Wed, Feb 16, 2011 Ryan

I love blanket statements like " is DEAD". Dead programming languages do not require any developers. But you'll find the opposite by doing a search for PASCAL, COBOL or FORTRAN on indeed.com now try Java and C++. Android must also be dead and anything else that Steve Jobs says is dead, must in fact be.

Sat, Feb 12, 2011 John

Consider working for cable news as your headline and this article are idiotic. Any blogger who considers this a threat instead of opportunity will go the way of natural selection and depleted 401k's. I've been programming for 20+ years and adopt with great pain but with each turn of the worm of the MS marketing dept. But, I will admit, I've been weaning myself off MS tech and into the "other side" in the past few years. Instant obsolescence is getting a bit old: dao, odbc direct, ado, ado.net, entity fw, .net "evolve" an nausea.... What ever happened to the concept of building black boxes as contracts that was preached in VS5???

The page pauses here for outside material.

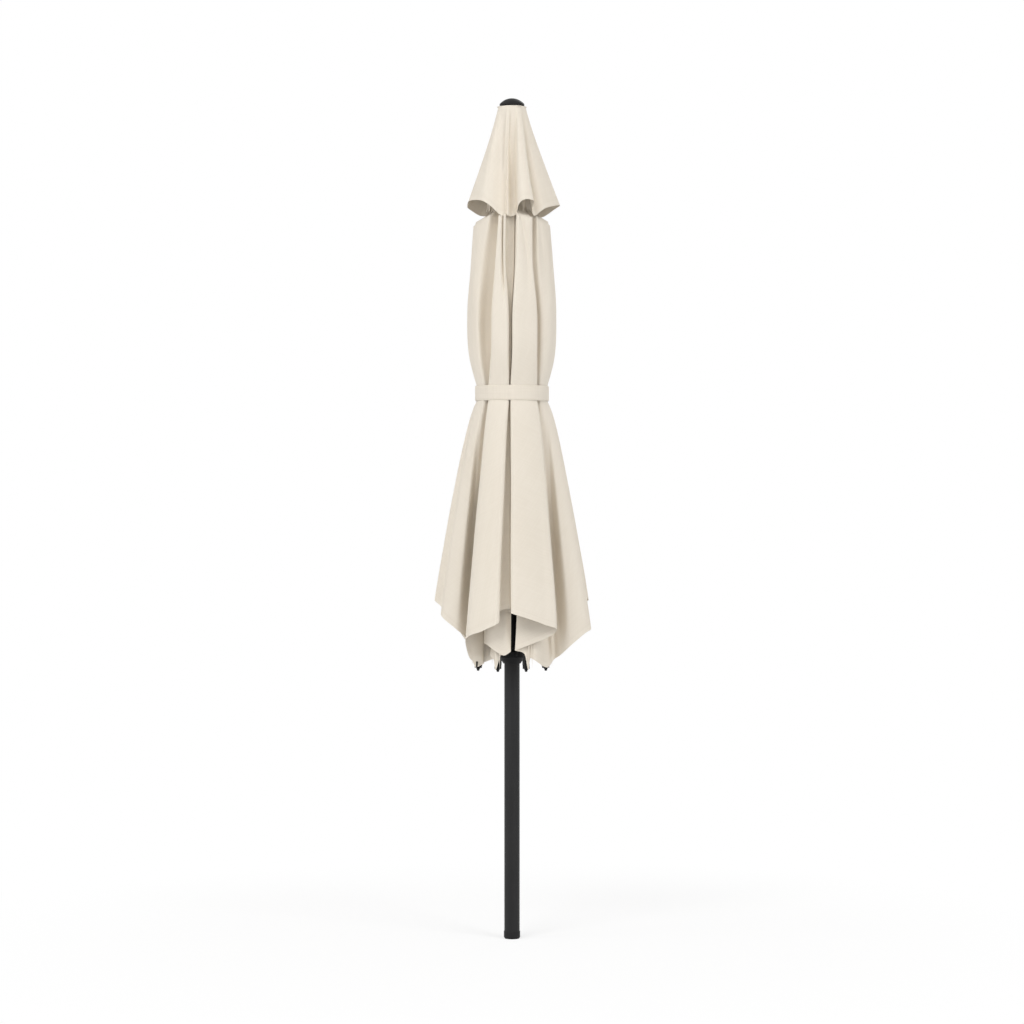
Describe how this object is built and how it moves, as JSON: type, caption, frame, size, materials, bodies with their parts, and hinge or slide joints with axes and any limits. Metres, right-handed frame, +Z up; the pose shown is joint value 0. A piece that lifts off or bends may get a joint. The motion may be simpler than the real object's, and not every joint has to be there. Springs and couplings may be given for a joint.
{
  "type": "market umbrella",
  "caption": "Closed market umbrella with a steel pole, hinged ribs and struts, a sliding runner, a vented cloth canopy and a tie strap.",
  "frame": {"origin": "centre of the underside of the foot cap, on the pole's axis", "axes": "+Z up the pole to the finial, -Y towards the front of the closed canopy, +X to the right of someone facing it"},
  "size_m": [0.3916, 0.3016, 2.0726],
  "materials": {
    "coated_steel": "satin",
    "black_plastic": "matte",
    "bright_steel": "satin",
    "cloth": "matte",
    "trim": "matte"
  },
  "bodies": {
    "pole": {"foot_cap": "black_plastic", "lower_pole": "coated_steel", "pole_joint_sleeve": "bright_steel", "upper_pole": "coated_steel", "crown_hub": "black_plastic", "crown_pins": "bright_steel", "finial": "black_plastic", "finial_stud": "bright_steel", "catch_spring": "bright_steel", "vent_cap": "cloth"},
    "runner": {"runner_hub": "black_plastic", "runner_pins": "bright_steel"},
    "catch": {"catch_button": "black_plastic"},
    "rib_1": {"rib_1": "coated_steel", "rib_tip_1": "black_plastic", "canopy_fold_1": "cloth"},
    "strut_1": {"strut_1": "coated_steel"},
    "panel_1": {"seam_tape_1": "trim"},
    "rib_2": {"rib_2": "coated_steel", "rib_tip_2": "black_plastic", "canopy_fold_2": "cloth"},
    "strut_2": {"strut_2": "coated_steel"},
    "panel_2": {"seam_tape_2": "trim"},
    "rib_3": {"rib_3": "coated_steel", "rib_tip_3": "black_plastic", "canopy_fold_3": "cloth"},
    "strut_3": {"strut_3": "coated_steel"},
    "panel_3": {"seam_tape_3": "trim"},
    "rib_4": {"rib_4": "coated_steel", "rib_tip_4": "black_plastic", "canopy_fold_4": "cloth"},
    "strut_4": {"strut_4": "coated_steel"},
    "panel_4": {"seam_tape_4": "trim"},
    "rib_5": {"rib_5": "coated_steel", "rib_tip_5": "black_plastic", "canopy_fold_5": "cloth", "strap": "trim"},
    "strut_5": {"strut_5": "coated_steel"},
    "panel_5": {"seam_tape_5": "trim"},
    "rib_6": {"rib_6": "coated_steel", "rib_tip_6": "black_plastic", "canopy_fold_6": "cloth"},
    "strut_6": {"strut_6": "coated_steel"},
    "panel_6": {"seam_tape_6": "trim"},
    "rib_7": {"rib_7": "coated_steel", "rib_tip_7": "black_plastic", "canopy_fold_7": "cloth"},
    "strut_7": {"strut_7": "coated_steel"},
    "panel_7": {"seam_tape_7": "trim"},
    "rib_8": {"rib_8": "coated_steel", "rib_tip_8": "black_plastic", "canopy_fold_8": "cloth"},
    "strut_8": {"strut_8": "coated_steel"},
    "panel_8": {"seam_tape_8": "trim"}
  },
  "joints": [
    {"name": "canopy_opening", "type": "hinge", "parent": "pole", "child": "rib_1", "pos_m": [0.01072, -0.02587, 2.03], "axis": [-0.9239, -0.3827, 0], "range_deg": [0, 63], "deforming": ["vent_cap"]},
    {"name": "rib_2_hinge", "type": "hinge", "parent": "pole", "child": "rib_2", "pos_m": [0.02587, -0.01072, 2.03], "axis": [-0.3827, -0.9239, 0], "range_deg": [0, 63]},
    {"name": "rib_3_hinge", "type": "hinge", "parent": "pole", "child": "rib_3", "pos_m": [0.02587, 0.01072, 2.03], "axis": [0.3827, -0.9239, 0], "range_deg": [0, 63]},
    {"name": "rib_4_hinge", "type": "hinge", "parent": "pole", "child": "rib_4", "pos_m": [0.01072, 0.02587, 2.03], "axis": [0.9239, -0.3827, 0], "range_deg": [0, 63]},
    {"name": "rib_5_hinge", "type": "hinge", "parent": "pole", "child": "rib_5", "pos_m": [-0.01072, 0.02587, 2.03], "axis": [0.9239, 0.3827, 0], "range_deg": [0, 63], "deforming": ["strap"]},
    {"name": "rib_6_hinge", "type": "hinge", "parent": "pole", "child": "rib_6", "pos_m": [-0.02587, 0.01072, 2.03], "axis": [0.3827, 0.9239, 0], "range_deg": [0, 63]},
    {"name": "rib_7_hinge", "type": "hinge", "parent": "pole", "child": "rib_7", "pos_m": [-0.02587, -0.01072, 2.03], "axis": [-0.3827, 0.9239, 0], "range_deg": [0, 63]},
    {"name": "rib_8_hinge", "type": "hinge", "parent": "pole", "child": "rib_8", "pos_m": [-0.01072, -0.02587, 2.03], "axis": [-0.9239, 0.3827, 0], "range_deg": [0, 63]},
    {"name": "strut_1_pivot", "type": "hinge", "parent": "rib_1", "child": "strut_1", "pos_m": [0.01767, -0.04266, 1.36514], "axis": [-0.9239, -0.3827, 0], "range_deg": [-126, 0]},
    {"name": "strut_2_pivot", "type": "hinge", "parent": "rib_2", "child": "strut_2", "pos_m": [0.04266, -0.01767, 1.36514], "axis": [-0.3827, -0.9239, 0], "range_deg": [-126, 0]},
    {"name": "strut_3_pivot", "type": "hinge", "parent": "rib_3", "child": "strut_3", "pos_m": [0.04266, 0.01767, 1.36514], "axis": [0.3827, -0.9239, 0], "range_deg": [-126, 0]},
    {"name": "strut_4_pivot", "type": "hinge", "parent": "rib_4", "child": "strut_4", "pos_m": [0.01767, 0.04266, 1.36514], "axis": [0.9239, -0.3827, 0], "range_deg": [-126, 0]},
    {"name": "strut_5_pivot", "type": "hinge", "parent": "rib_5", "child": "strut_5", "pos_m": [-0.01767, 0.04266, 1.36514], "axis": [0.9239, 0.3827, 0], "range_deg": [-126, 0]},
    {"name": "strut_6_pivot", "type": "hinge", "parent": "rib_6", "child": "strut_6", "pos_m": [-0.04266, 0.01767, 1.36514], "axis": [0.3827, 0.9239, 0], "range_deg": [-126, 0]},
    {"name": "strut_7_pivot", "type": "hinge", "parent": "rib_7", "child": "strut_7", "pos_m": [-0.04266, -0.01767, 1.36514], "axis": [-0.3827, 0.9239, 0], "range_deg": [-126, 0]},
    {"name": "strut_8_pivot", "type": "hinge", "parent": "rib_8", "child": "strut_8", "pos_m": [-0.01767, -0.04266, 1.36514], "axis": [-0.9239, 0.3827, 0], "range_deg": [-126, 0]},
    {"name": "runner_pivot", "type": "hinge", "parent": "strut_1", "child": "runner", "pos_m": [0.01072, -0.02587, 0.70028], "axis": [-0.9239, -0.3827, 0], "range_deg": [0, 63]},
    {"name": "panel_1_spread", "type": "hinge", "parent": "rib_1", "child": "panel_1", "pos_m": [0.0257, -0.03372, 2.05587], "axis": [0.5326, -0.8452, 0.0447], "range_deg": [0, 40.8], "deforming": ["seam_tape_1"]},
    {"name": "panel_2_spread", "type": "hinge", "parent": "rib_2", "child": "panel_2", "pos_m": [0.04201, -0.00567, 2.05587], "axis": [0.9743, -0.221, 0.0447], "range_deg": [0, 40.8], "deforming": ["seam_tape_2"]},
    {"name": "panel_3_spread", "type": "hinge", "parent": "rib_3", "child": "panel_3", "pos_m": [0.03372, 0.0257, 2.05587], "axis": [0.8452, 0.5326, 0.0447], "range_deg": [0, 40.8], "deforming": ["seam_tape_3"]},
    {"name": "panel_4_spread", "type": "hinge", "parent": "rib_4", "child": "panel_4", "pos_m": [0.00567, 0.04201, 2.05587], "axis": [0.221, 0.9743, 0.0447], "range_deg": [0, 40.8], "deforming": ["seam_tape_4"]},
    {"name": "panel_5_spread", "type": "hinge", "parent": "rib_5", "child": "panel_5", "pos_m": [-0.0257, 0.03372, 2.05587], "axis": [-0.5326, 0.8452, 0.0447], "range_deg": [0, 40.8], "deforming": ["seam_tape_5"]},
    {"name": "panel_6_spread", "type": "hinge", "parent": "rib_6", "child": "panel_6", "pos_m": [-0.04201, 0.00567, 2.05587], "axis": [-0.9743, 0.221, 0.0447], "range_deg": [0, 40.8], "deforming": ["seam_tape_6"]},
    {"name": "panel_7_spread", "type": "hinge", "parent": "rib_7", "child": "panel_7", "pos_m": [-0.03372, -0.0257, 2.05587], "axis": [-0.8452, -0.5326, 0.0447], "range_deg": [0, 40.8], "deforming": ["seam_tape_7"]},
    {"name": "panel_8_spread", "type": "hinge", "parent": "rib_8", "child": "panel_8", "pos_m": [-0.00567, -0.04201, 2.05587], "axis": [-0.221, -0.9743, 0.0447], "range_deg": [0, 40.8], "deforming": ["seam_tape_8"]},
    {"name": "catch_press", "type": "slide", "parent": "pole", "child": "catch", "axis": [0, -1, 0], "range_m": [0, 0.0042], "stiffness_N_per_m": 400, "springref_m": -0.003, "deforming": ["catch_spring"]}
  ],
  "couplings": [
    {"joint": "rib_2_hinge", "follows": "canopy_opening", "ratio": 1},
    {"joint": "rib_3_hinge", "follows": "canopy_opening", "ratio": 1},
    {"joint": "rib_4_hinge", "follows": "canopy_opening", "ratio": 1},
    {"joint": "rib_5_hinge", "follows": "canopy_opening", "ratio": 1},
    {"joint": "rib_6_hinge", "follows": "canopy_opening", "ratio": 1},
    {"joint": "rib_7_hinge", "follows": "canopy_opening", "ratio": 1},
    {"joint": "rib_8_hinge", "follows": "canopy_opening", "ratio": 1},
    {"joint": "strut_1_pivot", "follows": "canopy_opening", "ratio": -2},
    {"joint": "strut_2_pivot", "follows": "canopy_opening", "ratio": -2},
    {"joint": "strut_3_pivot", "follows": "canopy_opening", "ratio": -2},
    {"joint": "strut_4_pivot", "follows": "canopy_opening", "ratio": -2},
    {"joint": "strut_5_pivot", "follows": "canopy_opening", "ratio": -2},
    {"joint": "strut_6_pivot", "follows": "canopy_opening", "ratio": -2},
    {"joint": "strut_7_pivot", "follows": "canopy_opening", "ratio": -2},
    {"joint": "strut_8_pivot", "follows": "canopy_opening", "ratio": -2},
    {"joint": "runner_pivot", "follows": "canopy_opening", "ratio": 1},
    {"joint": "panel_1_spread", "follows": "canopy_opening", "ratio": 0.64749},
    {"joint": "panel_2_spread", "follows": "canopy_opening", "ratio": 0.64749},
    {"joint": "panel_3_spread", "follows": "canopy_opening", "ratio": 0.64749},
    {"joint": "panel_4_spread", "follows": "canopy_opening", "ratio": 0.64749},
    {"joint": "panel_5_spread", "follows": "canopy_opening", "ratio": 0.64749},
    {"joint": "panel_6_spread", "follows": "canopy_opening", "ratio": 0.64749},
    {"joint": "panel_7_spread", "follows": "canopy_opening", "ratio": 0.64749},
    {"joint": "panel_8_spread", "follows": "canopy_opening", "ratio": 0.64749}
  ]
}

Fri, Feb 11, 2011 David Ramel

Alex, thanks for letting me know about my mistake, for which I apologize. It has been corrected.

Thu, Feb 10, 2011 Alex Popescu http://nosql.mypopescu.com

David, My comment was referring to the question on the forum and not Netflix's decision. As someone covering the NoSQL space for more than an year I've seen these job concerns taking various forms. And my reaction to them has always been the one expressed in the post you've linked to: "Relational databases aren’t going anywhere. We will continue to use them for a wide range of problems. And NoSQL databases are just a set of tools to help us out build smarter and solid solutions. The two will coexist happily."